The official analyzed the card. Druja prayed.
The prayers worked. The guard handed the card back to Druja, waved him through, and went on to check the next traveler. In what could only be described as a minor miracle, this particular guard had never learned English and couldn’t tell Druja’s monastic ID from a legitimate travel permit! In the next village, Druja found an underground forger who could set him up with papers that would get him through the rest of the checkpoints and back to the Amdo region.
After months of hardship trekking across the country, then tracking down his nomadic parents, Druja laid eyes on his mother for the first time in over seven years. Without saying a word, he approached her until she looked up at him. She asked if she had seen him before, he looked familiar. Druja told her who he was and she wept inconsolably.

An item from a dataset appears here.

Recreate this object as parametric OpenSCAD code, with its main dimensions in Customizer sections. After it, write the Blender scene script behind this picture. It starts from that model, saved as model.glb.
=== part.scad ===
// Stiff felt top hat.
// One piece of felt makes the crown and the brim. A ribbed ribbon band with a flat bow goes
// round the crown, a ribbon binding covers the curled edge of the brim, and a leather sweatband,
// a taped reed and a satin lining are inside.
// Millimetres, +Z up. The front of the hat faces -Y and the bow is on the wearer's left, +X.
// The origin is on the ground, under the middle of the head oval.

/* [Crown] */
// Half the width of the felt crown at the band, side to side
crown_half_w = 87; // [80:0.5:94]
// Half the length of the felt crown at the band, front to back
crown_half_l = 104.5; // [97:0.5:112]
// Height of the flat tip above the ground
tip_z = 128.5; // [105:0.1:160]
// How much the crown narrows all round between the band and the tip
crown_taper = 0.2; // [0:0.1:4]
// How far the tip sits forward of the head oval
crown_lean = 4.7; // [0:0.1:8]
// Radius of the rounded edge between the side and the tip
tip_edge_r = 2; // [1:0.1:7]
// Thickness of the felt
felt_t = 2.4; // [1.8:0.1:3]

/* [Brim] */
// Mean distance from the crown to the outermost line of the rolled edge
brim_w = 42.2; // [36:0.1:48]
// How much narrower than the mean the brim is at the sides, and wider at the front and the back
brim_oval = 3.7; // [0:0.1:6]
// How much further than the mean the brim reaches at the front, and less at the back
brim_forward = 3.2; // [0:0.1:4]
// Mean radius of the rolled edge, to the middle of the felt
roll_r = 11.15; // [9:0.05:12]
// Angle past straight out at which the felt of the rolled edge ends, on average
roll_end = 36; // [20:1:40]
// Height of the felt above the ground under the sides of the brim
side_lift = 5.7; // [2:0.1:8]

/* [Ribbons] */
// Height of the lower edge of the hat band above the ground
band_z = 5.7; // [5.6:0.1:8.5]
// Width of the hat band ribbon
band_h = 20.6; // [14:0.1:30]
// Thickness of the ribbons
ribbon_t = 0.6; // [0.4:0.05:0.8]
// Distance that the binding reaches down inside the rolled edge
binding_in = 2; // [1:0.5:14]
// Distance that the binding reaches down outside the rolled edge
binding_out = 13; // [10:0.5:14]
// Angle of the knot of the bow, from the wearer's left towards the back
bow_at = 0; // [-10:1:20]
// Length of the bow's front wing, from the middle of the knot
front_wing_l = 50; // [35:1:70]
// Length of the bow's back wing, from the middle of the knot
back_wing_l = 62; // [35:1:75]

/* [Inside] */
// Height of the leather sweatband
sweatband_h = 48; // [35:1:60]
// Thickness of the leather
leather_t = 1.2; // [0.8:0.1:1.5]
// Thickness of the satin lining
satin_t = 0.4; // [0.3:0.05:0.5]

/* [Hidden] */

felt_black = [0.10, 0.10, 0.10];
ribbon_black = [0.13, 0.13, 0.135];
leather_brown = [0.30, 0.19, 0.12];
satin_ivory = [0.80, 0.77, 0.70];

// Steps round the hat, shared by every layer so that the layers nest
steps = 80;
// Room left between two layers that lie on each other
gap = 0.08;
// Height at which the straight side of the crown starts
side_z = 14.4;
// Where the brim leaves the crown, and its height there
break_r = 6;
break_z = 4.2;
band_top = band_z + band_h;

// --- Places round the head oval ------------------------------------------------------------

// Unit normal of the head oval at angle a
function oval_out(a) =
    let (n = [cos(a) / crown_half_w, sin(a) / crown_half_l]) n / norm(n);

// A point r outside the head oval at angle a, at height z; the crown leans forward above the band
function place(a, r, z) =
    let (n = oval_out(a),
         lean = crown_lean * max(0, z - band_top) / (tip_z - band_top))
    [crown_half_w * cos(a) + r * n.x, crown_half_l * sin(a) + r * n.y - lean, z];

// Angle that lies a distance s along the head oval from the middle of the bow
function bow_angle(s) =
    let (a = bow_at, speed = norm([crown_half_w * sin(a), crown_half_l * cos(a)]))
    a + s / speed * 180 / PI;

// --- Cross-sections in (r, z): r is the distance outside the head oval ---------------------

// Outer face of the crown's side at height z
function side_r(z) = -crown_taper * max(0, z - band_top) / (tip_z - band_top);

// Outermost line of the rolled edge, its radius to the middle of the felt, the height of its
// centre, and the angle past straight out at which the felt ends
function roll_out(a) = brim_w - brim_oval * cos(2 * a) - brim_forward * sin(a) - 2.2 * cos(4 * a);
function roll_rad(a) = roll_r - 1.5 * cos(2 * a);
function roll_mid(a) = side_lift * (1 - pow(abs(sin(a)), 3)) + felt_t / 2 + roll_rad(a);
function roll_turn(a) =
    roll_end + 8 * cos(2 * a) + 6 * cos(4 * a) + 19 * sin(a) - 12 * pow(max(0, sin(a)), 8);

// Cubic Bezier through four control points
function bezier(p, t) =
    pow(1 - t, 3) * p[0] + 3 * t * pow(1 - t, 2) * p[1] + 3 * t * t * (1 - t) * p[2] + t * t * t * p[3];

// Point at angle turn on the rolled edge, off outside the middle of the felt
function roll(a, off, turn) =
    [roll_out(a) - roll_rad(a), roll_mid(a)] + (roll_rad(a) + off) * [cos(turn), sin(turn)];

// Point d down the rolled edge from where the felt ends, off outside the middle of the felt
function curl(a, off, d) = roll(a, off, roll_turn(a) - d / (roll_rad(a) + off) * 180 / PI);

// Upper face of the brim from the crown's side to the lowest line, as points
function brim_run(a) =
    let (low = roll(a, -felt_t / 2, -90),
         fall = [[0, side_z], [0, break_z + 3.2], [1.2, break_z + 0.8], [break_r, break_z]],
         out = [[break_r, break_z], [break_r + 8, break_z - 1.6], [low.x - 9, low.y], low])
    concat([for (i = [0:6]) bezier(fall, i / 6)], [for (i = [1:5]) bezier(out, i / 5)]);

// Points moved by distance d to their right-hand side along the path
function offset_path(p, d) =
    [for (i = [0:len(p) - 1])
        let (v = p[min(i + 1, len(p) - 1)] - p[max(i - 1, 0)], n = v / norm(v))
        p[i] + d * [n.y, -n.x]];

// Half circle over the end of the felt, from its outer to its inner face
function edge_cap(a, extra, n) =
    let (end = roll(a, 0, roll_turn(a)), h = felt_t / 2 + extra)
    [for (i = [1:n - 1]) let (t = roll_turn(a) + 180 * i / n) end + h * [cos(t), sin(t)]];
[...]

Within a year Druja was married to a girl of his parents’ choosing. A year later he was a father. But Druja could never fully assimilate back into his old life and before long took off to continue traveling. His bride’s parents wouldn’t agree to leaving the community and broke off the marriage, once again leaving Druja on his own. In his time back in Tibet he would learn Mandarin, allowing him to travel in Chinese controlled areas including China proper (for which he does not need a passport). In the years to come he joined G Adventures and now lives very well guiding travelers across borders, through control points, and giving them a deeper understanding of this amazing country and its Buddhist culture, religion, and history.